What's the Difference Between Cantaloupe and Honeydew Melon
Cantaloupe or Honeydew – how do you decide which to purchase at the farmers market or roadside stand?
Let’s start out by learning what they each are.
Honeydew melon and cantaloupe are two members of the same species, Cucumis melo. Although they are closely related, they’re two different fruits. They are both sweet, but their appearance is different. Honeydew has a smooth, light-colored rind and green flesh, while cantaloupe has a darker, netted rind and orange flesh.
They both share similar nutritional benefits except for vitamin C and beta-carotene. Cantaloupe contains twice the amount of vitamin C as does honeydew, 61% DV versus 30% DV in honeydew. In vitamin A, Cantaloupe wins again with 68% DV compared to 1% DV in honeydew. Both are based on a 3.5 ounce serving. If it is beta carotene you are wanting, cantaloupe is the melon you want.
Honeydew and cantaloupe have more similarities than differences.
They both have 90% water content and the same number of calories per bite, as well
as similar amounts of fiber and phenol phytonutrients and similar trace amounts of
B vitamins and minerals.
These melons are loved for their juiciness and sweet flavor.

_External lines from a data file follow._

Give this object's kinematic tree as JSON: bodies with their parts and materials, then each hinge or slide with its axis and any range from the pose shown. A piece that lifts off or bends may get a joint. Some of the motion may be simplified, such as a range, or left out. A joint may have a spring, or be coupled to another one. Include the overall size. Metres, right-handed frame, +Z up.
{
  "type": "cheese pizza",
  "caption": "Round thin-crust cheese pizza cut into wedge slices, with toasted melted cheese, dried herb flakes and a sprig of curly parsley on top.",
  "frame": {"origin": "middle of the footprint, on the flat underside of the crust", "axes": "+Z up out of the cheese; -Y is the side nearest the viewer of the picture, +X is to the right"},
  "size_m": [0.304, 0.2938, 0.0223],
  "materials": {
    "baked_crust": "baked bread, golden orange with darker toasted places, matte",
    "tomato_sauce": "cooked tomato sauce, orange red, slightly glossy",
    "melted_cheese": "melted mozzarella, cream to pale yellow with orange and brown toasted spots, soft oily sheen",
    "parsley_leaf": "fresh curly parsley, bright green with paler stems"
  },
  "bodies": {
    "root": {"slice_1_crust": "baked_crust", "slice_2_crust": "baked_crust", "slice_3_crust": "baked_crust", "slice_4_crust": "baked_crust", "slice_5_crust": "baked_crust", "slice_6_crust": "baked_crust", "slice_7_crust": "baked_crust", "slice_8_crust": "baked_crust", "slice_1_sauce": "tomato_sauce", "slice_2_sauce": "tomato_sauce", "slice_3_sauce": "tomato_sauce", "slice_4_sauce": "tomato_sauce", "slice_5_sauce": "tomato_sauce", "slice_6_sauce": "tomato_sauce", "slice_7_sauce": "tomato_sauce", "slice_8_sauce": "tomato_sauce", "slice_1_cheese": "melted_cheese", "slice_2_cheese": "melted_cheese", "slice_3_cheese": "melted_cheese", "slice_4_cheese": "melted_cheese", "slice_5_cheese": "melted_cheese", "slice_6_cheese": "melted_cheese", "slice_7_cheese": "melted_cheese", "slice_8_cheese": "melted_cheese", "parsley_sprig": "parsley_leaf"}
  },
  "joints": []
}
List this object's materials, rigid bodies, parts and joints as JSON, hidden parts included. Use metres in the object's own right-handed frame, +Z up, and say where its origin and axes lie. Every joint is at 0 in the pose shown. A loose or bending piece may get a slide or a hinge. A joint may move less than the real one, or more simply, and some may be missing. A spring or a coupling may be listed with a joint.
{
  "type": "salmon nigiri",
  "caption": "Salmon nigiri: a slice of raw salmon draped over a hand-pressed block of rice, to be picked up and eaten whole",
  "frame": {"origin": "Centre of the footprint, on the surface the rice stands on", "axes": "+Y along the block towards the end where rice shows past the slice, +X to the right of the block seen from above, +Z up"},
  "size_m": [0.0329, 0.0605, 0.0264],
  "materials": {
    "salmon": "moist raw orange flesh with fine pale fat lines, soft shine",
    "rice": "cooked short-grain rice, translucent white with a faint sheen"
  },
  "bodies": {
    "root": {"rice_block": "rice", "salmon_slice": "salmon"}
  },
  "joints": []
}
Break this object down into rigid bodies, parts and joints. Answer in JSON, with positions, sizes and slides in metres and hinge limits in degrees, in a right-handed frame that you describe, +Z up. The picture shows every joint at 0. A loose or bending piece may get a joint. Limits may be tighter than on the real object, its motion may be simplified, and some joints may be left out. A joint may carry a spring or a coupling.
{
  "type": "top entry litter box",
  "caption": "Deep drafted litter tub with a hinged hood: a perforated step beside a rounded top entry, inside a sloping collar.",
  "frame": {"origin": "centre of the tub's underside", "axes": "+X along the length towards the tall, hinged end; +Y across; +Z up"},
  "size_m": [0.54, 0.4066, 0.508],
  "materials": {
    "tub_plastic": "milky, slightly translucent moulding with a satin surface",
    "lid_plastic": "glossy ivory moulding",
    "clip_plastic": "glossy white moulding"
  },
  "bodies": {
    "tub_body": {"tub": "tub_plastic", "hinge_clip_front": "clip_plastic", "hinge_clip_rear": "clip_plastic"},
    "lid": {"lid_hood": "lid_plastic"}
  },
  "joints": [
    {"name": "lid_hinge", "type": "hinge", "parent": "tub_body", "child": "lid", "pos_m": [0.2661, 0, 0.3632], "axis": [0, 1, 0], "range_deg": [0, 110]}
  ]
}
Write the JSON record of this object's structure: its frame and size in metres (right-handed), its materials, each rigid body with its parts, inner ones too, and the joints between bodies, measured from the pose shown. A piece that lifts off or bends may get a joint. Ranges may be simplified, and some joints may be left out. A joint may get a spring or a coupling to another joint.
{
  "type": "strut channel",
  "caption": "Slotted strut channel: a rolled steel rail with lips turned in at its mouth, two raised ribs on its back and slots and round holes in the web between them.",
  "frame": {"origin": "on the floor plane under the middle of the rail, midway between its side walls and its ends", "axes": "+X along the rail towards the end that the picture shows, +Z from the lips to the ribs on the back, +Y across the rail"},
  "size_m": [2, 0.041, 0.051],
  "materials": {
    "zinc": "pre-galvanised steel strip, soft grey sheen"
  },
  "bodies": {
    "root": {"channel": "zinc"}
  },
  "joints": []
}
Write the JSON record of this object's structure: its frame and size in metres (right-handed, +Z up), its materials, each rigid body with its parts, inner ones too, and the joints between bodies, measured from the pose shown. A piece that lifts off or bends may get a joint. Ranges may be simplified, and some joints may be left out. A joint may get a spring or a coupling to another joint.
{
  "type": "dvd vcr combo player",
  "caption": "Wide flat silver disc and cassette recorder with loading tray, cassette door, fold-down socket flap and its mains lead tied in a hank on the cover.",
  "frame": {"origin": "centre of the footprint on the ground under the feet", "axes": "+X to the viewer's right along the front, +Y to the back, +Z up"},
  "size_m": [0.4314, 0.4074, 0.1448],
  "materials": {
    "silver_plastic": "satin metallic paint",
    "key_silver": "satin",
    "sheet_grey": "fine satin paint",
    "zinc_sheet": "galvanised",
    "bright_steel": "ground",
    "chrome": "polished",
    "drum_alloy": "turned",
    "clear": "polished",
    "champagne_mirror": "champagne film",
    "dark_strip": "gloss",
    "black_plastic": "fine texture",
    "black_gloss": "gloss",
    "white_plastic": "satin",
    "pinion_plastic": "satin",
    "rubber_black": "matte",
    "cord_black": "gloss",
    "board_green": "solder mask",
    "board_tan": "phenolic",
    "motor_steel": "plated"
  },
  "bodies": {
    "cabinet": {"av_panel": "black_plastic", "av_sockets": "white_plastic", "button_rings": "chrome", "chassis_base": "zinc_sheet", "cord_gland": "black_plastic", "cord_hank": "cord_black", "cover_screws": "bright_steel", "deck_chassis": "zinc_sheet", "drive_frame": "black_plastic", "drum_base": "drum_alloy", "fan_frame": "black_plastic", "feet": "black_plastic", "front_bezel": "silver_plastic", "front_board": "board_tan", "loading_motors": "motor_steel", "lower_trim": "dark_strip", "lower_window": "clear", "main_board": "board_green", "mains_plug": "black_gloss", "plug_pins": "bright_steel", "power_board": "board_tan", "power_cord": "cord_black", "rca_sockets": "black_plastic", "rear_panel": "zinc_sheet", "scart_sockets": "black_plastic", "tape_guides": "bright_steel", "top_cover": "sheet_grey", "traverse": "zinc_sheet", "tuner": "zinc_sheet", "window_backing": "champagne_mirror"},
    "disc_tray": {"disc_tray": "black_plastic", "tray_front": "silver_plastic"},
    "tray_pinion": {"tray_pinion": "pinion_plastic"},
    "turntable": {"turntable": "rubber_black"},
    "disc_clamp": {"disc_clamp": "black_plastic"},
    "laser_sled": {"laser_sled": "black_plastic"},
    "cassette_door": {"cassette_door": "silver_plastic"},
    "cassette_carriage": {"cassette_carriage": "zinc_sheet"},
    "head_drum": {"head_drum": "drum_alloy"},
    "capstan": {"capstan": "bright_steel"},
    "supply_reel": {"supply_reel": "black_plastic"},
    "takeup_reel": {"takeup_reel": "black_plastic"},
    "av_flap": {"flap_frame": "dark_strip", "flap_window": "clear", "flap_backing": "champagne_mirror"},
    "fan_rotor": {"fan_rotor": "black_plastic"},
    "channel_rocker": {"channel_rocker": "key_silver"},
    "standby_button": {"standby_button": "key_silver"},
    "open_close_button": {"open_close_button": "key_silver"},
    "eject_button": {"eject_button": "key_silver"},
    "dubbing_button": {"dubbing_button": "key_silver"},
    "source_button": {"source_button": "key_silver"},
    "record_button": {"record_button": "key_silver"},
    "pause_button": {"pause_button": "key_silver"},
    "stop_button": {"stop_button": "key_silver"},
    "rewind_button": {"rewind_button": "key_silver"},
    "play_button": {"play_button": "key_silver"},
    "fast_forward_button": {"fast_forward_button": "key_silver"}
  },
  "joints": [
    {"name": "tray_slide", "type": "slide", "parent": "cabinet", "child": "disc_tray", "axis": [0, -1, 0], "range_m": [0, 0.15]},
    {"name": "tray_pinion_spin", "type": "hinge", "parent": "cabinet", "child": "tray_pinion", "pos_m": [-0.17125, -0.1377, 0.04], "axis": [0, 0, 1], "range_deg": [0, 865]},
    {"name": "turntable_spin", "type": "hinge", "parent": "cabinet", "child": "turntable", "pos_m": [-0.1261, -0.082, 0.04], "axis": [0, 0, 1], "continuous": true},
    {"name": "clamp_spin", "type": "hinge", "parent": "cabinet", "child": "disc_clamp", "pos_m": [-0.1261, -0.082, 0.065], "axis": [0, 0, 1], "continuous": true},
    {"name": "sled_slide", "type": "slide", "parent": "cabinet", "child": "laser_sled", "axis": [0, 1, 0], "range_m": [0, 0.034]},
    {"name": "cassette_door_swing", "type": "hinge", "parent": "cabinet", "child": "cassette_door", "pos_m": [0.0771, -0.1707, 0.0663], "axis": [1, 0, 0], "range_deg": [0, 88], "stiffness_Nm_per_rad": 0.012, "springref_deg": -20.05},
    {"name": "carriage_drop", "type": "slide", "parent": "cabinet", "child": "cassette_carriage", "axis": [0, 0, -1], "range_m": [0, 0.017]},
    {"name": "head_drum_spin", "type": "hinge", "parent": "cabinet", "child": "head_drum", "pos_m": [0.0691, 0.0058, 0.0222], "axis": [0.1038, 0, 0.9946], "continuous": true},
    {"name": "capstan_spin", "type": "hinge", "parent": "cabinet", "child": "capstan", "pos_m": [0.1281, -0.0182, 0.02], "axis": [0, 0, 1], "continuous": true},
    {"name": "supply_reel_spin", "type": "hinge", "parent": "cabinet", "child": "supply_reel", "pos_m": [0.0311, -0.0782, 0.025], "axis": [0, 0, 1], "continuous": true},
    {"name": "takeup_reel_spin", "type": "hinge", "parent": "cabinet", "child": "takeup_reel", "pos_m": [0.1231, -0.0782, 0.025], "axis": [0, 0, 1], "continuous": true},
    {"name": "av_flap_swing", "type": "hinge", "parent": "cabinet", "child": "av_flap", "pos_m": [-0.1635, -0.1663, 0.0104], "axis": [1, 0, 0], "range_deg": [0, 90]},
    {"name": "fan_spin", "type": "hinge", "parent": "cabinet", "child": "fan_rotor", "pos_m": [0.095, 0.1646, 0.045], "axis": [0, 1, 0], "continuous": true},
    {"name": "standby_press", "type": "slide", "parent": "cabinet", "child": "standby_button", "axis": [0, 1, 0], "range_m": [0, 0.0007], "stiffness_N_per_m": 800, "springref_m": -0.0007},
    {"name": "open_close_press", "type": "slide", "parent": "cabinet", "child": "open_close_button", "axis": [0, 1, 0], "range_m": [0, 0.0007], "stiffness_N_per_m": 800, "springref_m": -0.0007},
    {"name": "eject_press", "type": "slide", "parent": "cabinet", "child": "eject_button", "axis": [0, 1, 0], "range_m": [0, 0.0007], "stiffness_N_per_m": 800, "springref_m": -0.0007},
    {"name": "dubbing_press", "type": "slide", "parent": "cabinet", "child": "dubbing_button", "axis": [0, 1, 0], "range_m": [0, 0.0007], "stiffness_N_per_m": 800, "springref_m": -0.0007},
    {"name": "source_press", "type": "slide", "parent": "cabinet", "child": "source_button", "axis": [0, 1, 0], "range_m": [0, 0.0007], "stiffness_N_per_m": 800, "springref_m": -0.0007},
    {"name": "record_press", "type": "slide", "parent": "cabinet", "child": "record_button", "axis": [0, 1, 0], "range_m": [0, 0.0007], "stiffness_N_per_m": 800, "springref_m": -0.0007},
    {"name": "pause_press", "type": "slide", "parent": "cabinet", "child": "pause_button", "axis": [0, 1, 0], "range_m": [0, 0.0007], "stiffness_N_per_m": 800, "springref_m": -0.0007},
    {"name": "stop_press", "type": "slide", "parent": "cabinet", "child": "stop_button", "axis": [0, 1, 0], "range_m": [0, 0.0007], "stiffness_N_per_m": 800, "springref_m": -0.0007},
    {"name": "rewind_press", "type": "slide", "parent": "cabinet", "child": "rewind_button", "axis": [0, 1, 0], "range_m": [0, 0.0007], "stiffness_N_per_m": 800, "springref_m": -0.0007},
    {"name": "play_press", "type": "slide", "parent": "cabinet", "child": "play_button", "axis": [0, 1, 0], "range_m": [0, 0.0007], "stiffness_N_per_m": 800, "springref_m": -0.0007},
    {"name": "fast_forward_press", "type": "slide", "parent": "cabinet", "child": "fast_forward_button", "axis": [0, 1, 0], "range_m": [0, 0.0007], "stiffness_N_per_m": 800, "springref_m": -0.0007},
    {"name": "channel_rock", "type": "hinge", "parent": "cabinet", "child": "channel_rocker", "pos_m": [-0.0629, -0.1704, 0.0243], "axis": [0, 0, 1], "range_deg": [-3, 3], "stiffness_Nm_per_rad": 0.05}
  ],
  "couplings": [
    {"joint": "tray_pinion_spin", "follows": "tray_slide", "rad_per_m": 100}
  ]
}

They add color and firm texture to fruit salads and make a beautiful addition to a fruit platter. Since they have similar taste and texture, they can be used interchangeably in most recipes.
There is a taste difference in the two. Honeydew melon is slightly sweeter with a firm, green flesh, while cantaloupe has softer, orange flesh.
To choose cantaloupe and honeydew, follow these rules.
Select fragrant, symmetrical cantaloupes, heavy for their size with no visible bruises and a yellow or cream undertone. The stem end should give to gentle pressure. Honeydew should be well shaped and nearly spherical. They should have a waxy, not fuzzy surface and feel heavy for their size.
Food safety with cantaloupe and honeydew
When it is time to eat your melon, care should be taken to reduce the risk of unwanted bacteria entering the melon, especially on the cantaloupe who has a rough netting, a great place for bacteria to grow. Wash your hands and all utensils before and after cutting. Rinse the whole melon under cool running water; gently scrub the rind with a natural bristle brush, and then pat dry before slicing. This rinsing process will help remove unwanted bacterial contamination.
They both should be stored uncut at room temperature for up to 1 week. Once cut they must be refrigerated in an airtight container. Cantaloupe will last for up to 5 days, while honeydew melons will last up to 2 weeks in the refrigerator once cut.
Melons do not continue to ripen, or get sweeter once picked, yet they will soften somewhat.
To ripen, place the fruit in a brown paper bag rolled closed at the top to help the melon ripen faster for eating. Let sit for two to three days until they feel springy under slight pressure. Don’t forget to check for over ripeness. A softening of the entire rind and soft watery flesh shows this. Small bruises will not hurt the flesh, but large bruised areas should be avoided, since they generally cause soft, water-soaked areas underneath the rind.
You can purchase melons from the store or farmer's markets that are tasty during the summer. Just let your nose do the work for you and you should have a sweet treat for a hot summer day.
Honey Dew and Cantaloupe add color to this Summer Melon Fruit Salad. It is the perfect addition to whatever meal you are grilling outside. Substitute or add any fresh fruit you have.
Summer Melon Fruit Salad Recipe
- 1 cup Lemon Nonfat Yogurt
- 1 tablespoon Honey
- 1 teaspoon Lemon juice,
- 2 cups Watermelon, raw
- 2 cups Melons, honeydew and cantaloupe
- 2 cups Strawberries, raw
In a salad bowl, whisk together the lemon yogurt, honey, and lemon juice until smooth. Set in refrigerator to meld flavors. Arrange fruit in serving container. Before serving, gently fold in the fruit. Toss to coat and serve.
Nutrition Facts Per Serving:
99 calories; 3 g protein; 22 g carbohydrates; 38 mg sodium.